One pathogen commonly transmitted to humans via bite is Pasteurella multocida, a bacterium known to cause numerous endemic and epizootic diseases in a wide range of domestic and wild animal species. P. multocida is part of the normal flora in the upper respiratory tract of many animal species from wild birds, domestic animals, marine mammals to chimpanzee, but is also both an opportunistic and a primary pathogen. The disease symptoms observed depend on the mode of transmission, on the host species and on the strain of P. multocida. Transmission to humans has been reported due to bites, scratches and licks from wild and domestic animals. Our research group has researched unusual intra- species transmissions of P. multocida and we have been involved in cases of zoonotic infections associated with close relatives of P. multocida – Lonepinella spp and Mannheimia glucosida.
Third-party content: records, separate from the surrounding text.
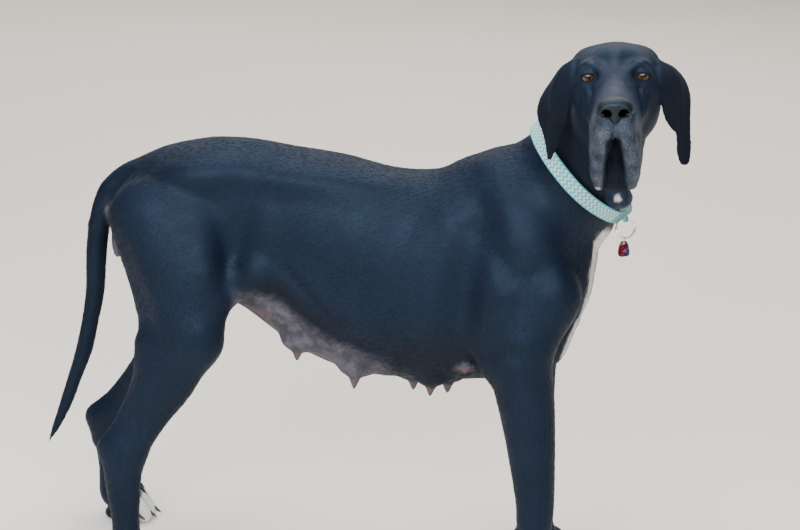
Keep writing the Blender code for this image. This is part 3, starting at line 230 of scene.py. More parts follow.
def contour(ax, D):
    """The surface D = 0 of a grid as quads: one point in each cell that it crosses."""
    D = unpinched(D)
    S = D < 0
    c = [slice(0, -1), slice(1, None)]
    n = sum(S[c[i], c[j], c[k]].astype(np.int8) for i in (0, 1) for j in (0, 1) for k in (0, 1))
    cells = np.argwhere((n > 0) & (n < 8))
    index = np.full(n.shape, -1, np.int64)
    index[tuple(cells.T)] = np.arange(len(cells))
    acc, cnt = np.zeros((len(cells), 3)), np.zeros(len(cells))
    corners = [np.array([i, j, k]) for i in (0, 1) for j in (0, 1) for k in (0, 1)]
    for a in corners:
        for b in corners:
            if (b - a).sum() != 1 or (b - a).min() < 0:
                continue
            da, db = D[tuple((cells + a).T)], D[tuple((cells + b).T)]
            m = (da < 0) != (db < 0)
            t = (da[m] / (da[m] - db[m]))[:, None]
            acc[m] += a + t * (b - a)
            cnt[m] += 1
    pos = cells + acc / cnt[:, None]
    verts = np.stack([ax[i][0] + pos[:, i] * (ax[i][1] - ax[i][0]) for i in range(3)], 1)
    quads = []
    for axis in range(3):
        u, v = (axis + 1) % 3, (axis + 2) % 3
        lo = [slice(None)] * 3
        hi = [slice(None)] * 3
        lo[axis], hi[axis] = slice(0, -1), slice(1, None)
        A, B = S[tuple(lo)], S[tuple(hi)]
        for flip, M in ((False, A & ~B), (True, ~A & B)):
            e = np.argwhere(M)
            e = e[(e[:, u] > 0) & (e[:, v] > 0) & (e[:, u] < S.shape[u] - 1) & (e[:, v] < S.shape[v] - 1)]
            q = []
            for du, dv in ((-1, -1), (0, -1), (0, 0), (-1, 0)):
                w = e.copy()
                w[:, u] += du
                w[:, v] += dv
                q.append(index[tuple(w.T)])
            q = np.stack(q, 1)
            quads.append(q[:, ::-1] if flip else q)
    return verts, np.vstack(quads)
# ---------------------------------------------------------------- the dog's measures (metres)
# +X is the dog's forward, -Y its right side, the floor is z = 0. SHIFT is the middle of the whole
# model's outline on the floor, which becomes the part's origin.
SHIFT = np.array([0.0304, -0.0927, 0.0])
NEAR, FAR = -1, 1            # the dog's right and left sides
LEG_Y = 0.105                # a foreleg's distance from the middle

# the trunk: x, back, underside, half width, lean
TRUNK = [(-0.385, 0.680, 0.620, 0.028, 0.00),
         (-0.360, 0.710, 0.570, 0.051, 0.05),
         (-0.310, 0.746, 0.510, 0.075, 0.08),
         (-0.235, 0.767, 0.498, 0.086, 0.06),
         (-0.160, 0.772, 0.479, 0.086, 0.02),
         (-0.080, 0.763, 0.427, 0.090, 0.00),
         (0.000, 0.754, 0.3905, 0.101, -0.02),
         (0.080, 0.738, 0.3795, 0.110, 0.00),
         (0.160, 0.742, 0.383, 0.113, 0.08),
         (0.200, 0.757, 0.384, 0.110, 0.12),
         (0.240, 0.765, 0.389, 0.105, 0.16),
         (0.310, 0.758, 0.400, 0.087, 0.18),
         (0.370, 0.730, 0.435, 0.069, 0.10),
         (0.412, 0.672, 0.500, 0.046, 0.00)]

# the neck's middle and half width, from the chest to the back of the skull
NECK = [(0.275, 0.000, 0.620), (0.332, -0.002, 0.682), (0.384, -0.014, 0.738),
        (0.416, -0.042, 0.790), (0.436, -0.082, 0.850), (0.446, -0.118, 0.900)]
NECK_R = [0.100, 0.092, 0.082, 0.072, 0.066, 0.058]

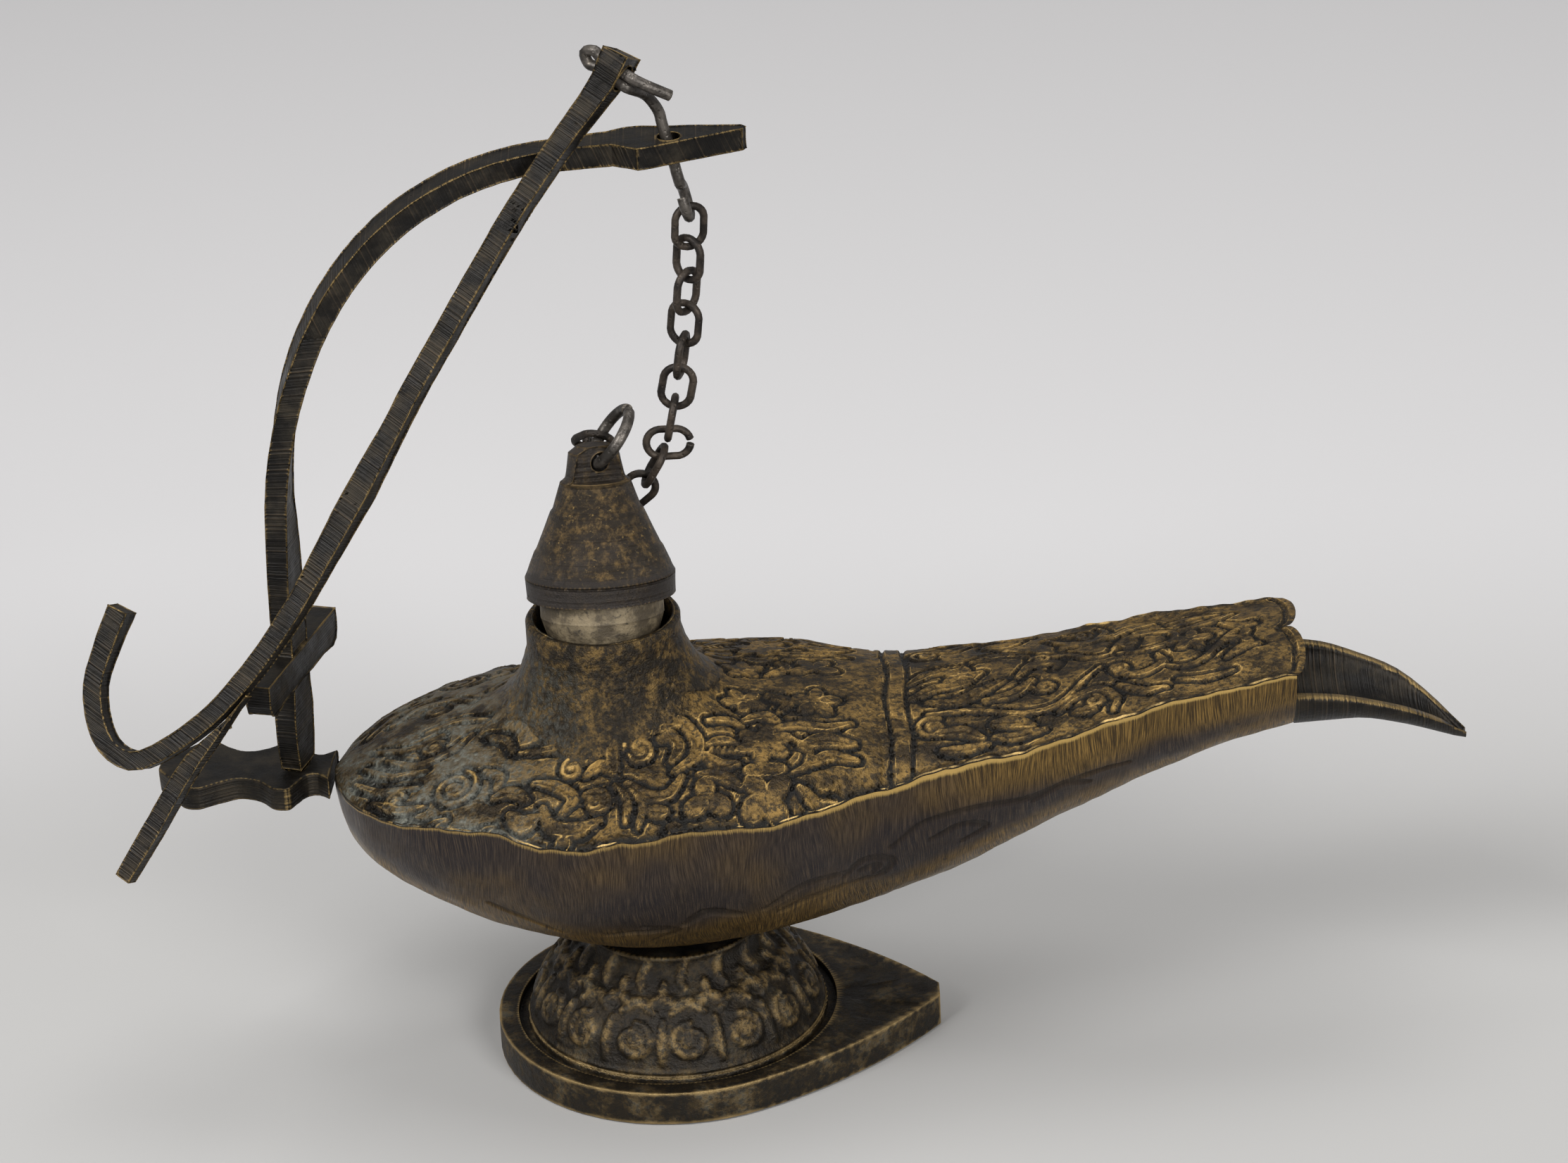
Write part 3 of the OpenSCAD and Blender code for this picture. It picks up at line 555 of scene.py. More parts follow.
# %% Wire and chain
WIRE, LINK = (0, 0.35, 0.03), (0, 0.45, 0.04)  # bevel, longest edge and dents
LINKS = 15
for node, body in (("wire_hook", "hook"), ("cap_ring", "ring")):
    worn_piece(node, body, "wire", wire_iron, *WIRE, sharp=60, join=0)
for k in range(1, LINKS + 1):
    node, body = f"chain_link_{k:02d}", f"link_{k:02d}"
    worn_piece(node, body, "chain_iron", chain_iron, *LINK, sharp=60, join=0)

# %% [markdown]
# The engraving is drawn as strokes: stems, leaves, spirals and petals. Each stroke marks
# how far every cell of a fine plan lies from its edge. Inside a stroke the metal stays
# high; outside it the ground is sunk. Strokes clear of the ridge are drawn on both sides.


# %% A plan to engrave on
class Engraving:
    """Distance to the nearest stroke's edge on a plan; negative inside a stroke."""

    CELL = 0.12
    FAR = 3.0
    REACH = 1.3

    def __init__(self, x0, x1, y0, y1, mirror_below=None):
        self.x0, self.y0, self.mirror_below = x0, y0, mirror_below
        rows, cells = int((y1 - y0) / self.CELL) + 2, int((x1 - x0) / self.CELL) + 2
        self.gap = np.full((rows, cells), self.FAR)

    def dab(self, x, y, r):
        reach = int((r + self.REACH) / self.CELL) + 1
        i, j = int((y - self.y0) / self.CELL), int((x - self.x0) / self.CELL)
        i0, i1 = max(i - reach, 0), min(i + reach + 1, self.gap.shape[0])
        j0, j1 = max(j - reach, 0), min(j + reach + 1, self.gap.shape[1])
        if i0 >= i1 or j0 >= j1:
            return
        ys = self.y0 + np.arange(i0, i1)[:, None] * self.CELL
        xs = self.x0 + np.arange(j0, j1)[None, :] * self.CELL
        part = self.gap[i0:i1, j0:j1]
        np.minimum(part, np.hypot(xs - x, ys - y) - r, out=part)

    def stroke(self, points, wide, blunt=0.0):
        """A smooth line through the points, widest in the middle; blunt keeps its ends wide."""
        p = np.array(points, float)
        ends = np.vstack([2 * p[0] - p[1], p, 2 * p[-1] - p[-2]])
        line = []
        for k in range(len(p) - 1):
            a, b, c, d = ends[k : k + 4]
            once, twice, thrice = c - a, 2 * a - 5 * b + 4 * c - d, 3 * b - a - 3 * c + d
            n = max(2, int(np.hypot(*(c - b)) / 0.2))
            for t in np.linspace(0, 1, n, endpoint=k == len(p) - 2):
                line.append(0.5 * (2 * b + once * t + twice * t**2 + thrice * t**3))
        mirrored = self.mirror_below is not None and p[:, 1].max() < self.mirror_below
        for k, (x, y) in enumerate(line):
            part = min(max(k / (len(line) - 1), 0.04), 0.96)
            swell = blunt + (1 - blunt) * math.sin(math.pi * part) ** 0.7
            for side in (1, -1) if mirrored else (1,):
                self.dab(x, y * side, wide / 2 * swell)

    def spiral(self, x, y, r, turns, start, way, wide=0.55):
        """A spiral from its rim, where a stem meets it, to its eye."""
        n = int(14 * turns)
        points = []
        for k in range(n + 1):
            a = math.radians(start) + way * 2 * math.pi * turns * k / n
            now = r * (1 - 0.78 * k / n)
            points.append((x + now * math.cos(a), y + now * math.sin(a)))
        self.stroke(points, wide, 0.8)
        self.stroke([(x - 0.1, y), (x + 0.1, y)], r * 0.45, 1)

    def flower(self, x, y, r, petals, turn, wide):
        for k in range(petals):
            a = math.radians(turn) + 2 * math.pi * k / petals
            c, s = math.cos(a), math.sin(a)
            inner, outer = (x + r * 0.35 * c, y + r * 0.35 * s), (x + r * c, y + r * s)
            self.stroke([inner, outer], wide, 0.55)
        self.stroke([(x - 0.05, y), (x + 0.05, y)], r * 0.5, 1)

    def read(self, x, y):
        """Distances at the places x, y, blended between the four nearest cells."""
        fx = np.clip((x - self.x0) / self.CELL, 0, self.gap.shape[1] - 1.001)
        fy = np.clip((y - self.y0) / self.CELL, 0, self.gap.shape[0] - 1.001)
        j, i = fx.astype(int), fy.astype(int)
        a, b = fx - j, fy - i
        near = self.gap[i, j] * (1 - a) + self.gap[i, j + 1] * a
        far = self.gap[i + 1, j] * (1 - a) + self.gap[i + 1, j + 1] * a
        return near * (1 - b) + far * b


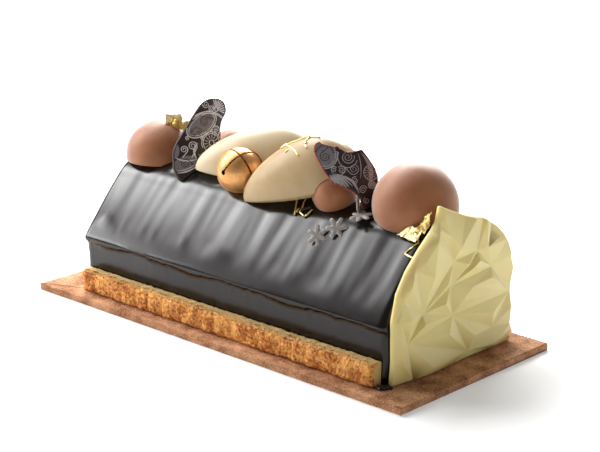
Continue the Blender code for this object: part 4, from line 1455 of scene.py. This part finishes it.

The worrying point is that transmission of these pathogens does not have to be due to bites or injuries. Rather, contact with abrasions of skin via licking or contaminated environment is enough. This indicates that health and safety issues are an important aspect when handling animals, be they wild or domestic animals.
Importantly, transmission is not only in one direction and can also involve transmission of disease from humans to animals, reverse zoonosis. Of particular importance, due to the link to antimicrobial resistance, is reverse zoonosis associated with methicillin-resistant Staphylococcus aureus (MRSA). It has been shown that strains of MRSA can be transmitted from humans to animals and vice versa.